I wanted to read next On the Banks of Plum Creek by Laura Ingalls Wilder right on the heels of Let the Hurricane Roar (linked to my thoughts) by her daughter, Rose Wilder Lane while it was fresh in my mind, because they covered some of the same events.
Little House on the Prairie had ended with the Ingalls family having to leave their homestead in “Indian territory” when it was determined that the Indians had rights to the land. On the Banks of Plum Creek opens with the family coming into Minnesota near Walnut Grove (“only three miles away, a nice walk”, Pa says) and trading their horses for the land and crops of a family who is leaving. The family had a little dugout house, and the Ingalls live there until Pa’s wheat crops start to sprout, and he borrows against it to buy lumber and supplies for a new house.
Since they are close to town, Mary and Laura begin to attend school, where they meet the infamous Nellie Oleson, who becomes an instant enemy with her derisive assessment of them as “country girls.” The also meet Reverend Alden and are able to attend church for the first time in a long time.
This book contains some of my favorite “Little House” scenes, like the party where their classmates are invited to the house on the creek and Laura lures Nellie into the area where the crab and leeches are, the church Christmas party where Laura gets her fur cape and muff, the girls bringing in all the firewood during a storm when Ma and Pa are away after they heard about a house of children who froze. It also tells of the awful grasshopper invasion, Pa’s having to go East for work, prairie fires, and the terrible blizzards.
Some of us reading Laura’s letters in books like West From Home have remarked how unemotional her correspondence seems. I’m not sure how much of that comes from her personality and how much from her upbringing. The Ingalls weren’t stoics, but their attitude during any crisis seemed to be to buck up and do what you had to do. Emotion is shown more subtly, as when Pa stops playing his fiddle during stressful times or Ma sits late at the window with the light in it, staring at her hands, worried for her husband, who might be caught out in a blizzard. Once when a visiting child takes a liking to Laura’s rag doll and wants to keep it, Ma admonishes Laura that the child is little and company and should have the doll, and scolds Laura that a great girl like her (about age 8 at this time) should sulk over it. But then later Ma does come around and says she didn’t realize Laura cared so much for the doll and helps her restore it when Laura rescues it from a puddle, and while she doesn’t let them rant, she does understand when they’re strained and stops work to play games with them. Laura is ashamed of herself for crying during Pa’s long absence, saying it would be a shame even for younger Carrie to cry. Laura seems to paint herself as the only family member having bad emotions, like envy and pride.
Once again I marvel at the strength of the early settlers, who regard three miles as a “nice walk” and bear so much without a whimper. I don’t know if we could do today what they did, maybe because we haven’t had to. But then, each generation has its particular trials and hardships.

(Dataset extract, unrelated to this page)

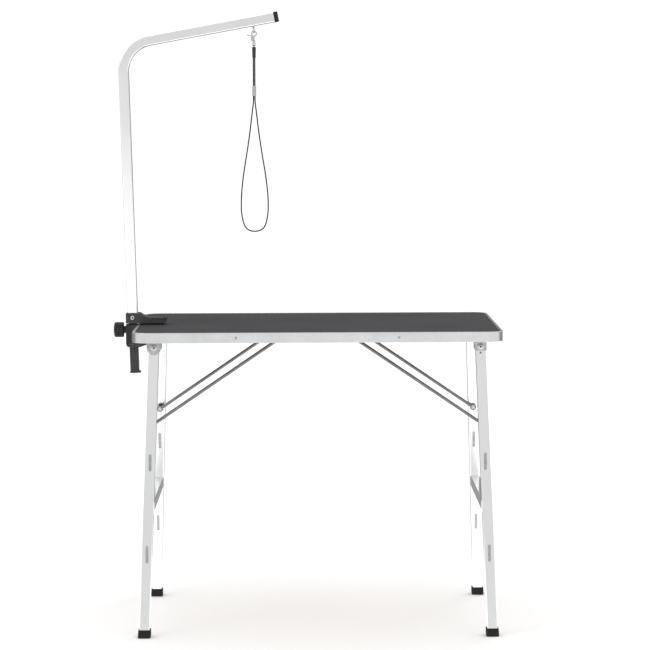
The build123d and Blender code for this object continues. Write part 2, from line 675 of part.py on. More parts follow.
def knob_insert():
    start = JAW_OUTER_X - KNOB_NECK_LENGTH
    insert = rod_x((start, start + INSERT_LENGTH), CLAMP_Y, KNOB_Z, INSERT_RADIUS)
    bore_x = (start - 1, start + INSERT_LENGTH + 1)
    return insert - rod_x(bore_x, CLAMP_Y, KNOB_Z, KNOB_STUD_RADIUS + RUNNING_FIT)


def pressure_pad():
    face = stem_face_x() - PRESSURE_PAD_GAP
    return rod_x((face - PRESSURE_PAD_THICKNESS, face), CLAMP_Y, KNOB_Z, PRESSURE_PAD_RADIUS)


def knob_stud():
    end = stem_face_x() - 2 * PRESSURE_PAD_GAP - PRESSURE_PAD_THICKNESS
    return rod_x((KNOB_OUTER_X + KNOB_WIDTH / 3, end), CLAMP_Y, KNOB_Z, KNOB_STUD_RADIUS)


def knob_grip():
    knob = rod_x((KNOB_OUTER_X, KNOB_OUTER_X + KNOB_WIDTH), CLAMP_Y, KNOB_Z, KNOB_RADIUS)
    for lobe in range(KNOB_LOBES):
        turn = Pos(0, CLAMP_Y, KNOB_Z) * Rot(360 / KNOB_LOBES * lobe, 0, 0)
        reach = KNOB_RADIUS + KNOB_LOBE_CUT * 0.45
        groove = Pos(0, 0, reach) * Rot(0, 90, 0) * Cylinder(KNOB_LOBE_CUT, KNOB_WIDTH * 3)
        knob -= turn * Pos(KNOB_OUTER_X, 0, 0) * groove
    knob = fillet(knob.faces().sort_by(Axis.X)[0].edges(), 4.0)
    knob = fillet(knob.faces().sort_by(Axis.X)[-1].edges(), 2.5)
    return knob - knob_stud()


# --- arm ---

def arm_path(start, end_trim=0.0):
    """Middle line of the arm in the frame of the post, from a height on the post."""
    rise = radians(ARM_RISE)
    reach = ARM_LENGTH - end_trim
    corner = (0, 0, POST_CORNER_HEIGHT)
    end = (reach * cos(rise), 0, POST_CORNER_HEIGHT + reach * sin(rise))
    return FilletPolyline((0, 0, start), corner, end, radius=BEND_RADIUS)


def arm_tube():
    section = RectangleRounded(TUBE_SIZE, TUBE_SIZE, TUBE_CORNER)
    bore_size = TUBE_SIZE - 2 * TUBE_WALL
    section -= RectangleRounded(bore_size, bore_size, TUBE_CORNER - TUBE_WALL)
    tube = POST_FRAME * sweep(Pos(0, 0, TUBE_START) * section, path=arm_path(TUBE_START))
    return tube - cross_bolt() - eye_bolt() - eye_bolt_rivet_nut()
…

I liked seeing through Laura’s eyes as she described new things and how she thought when she fell into temptation. I enjoyed visiting with the Ingalls family again, with Pa’s cheerfulness, Ma’s gentleness and resourcefulness, their industriousness and endurance of the whole family as well as their enjoy of simple pleasures, and the interaction of the family as well as getting to know new neighbors from town.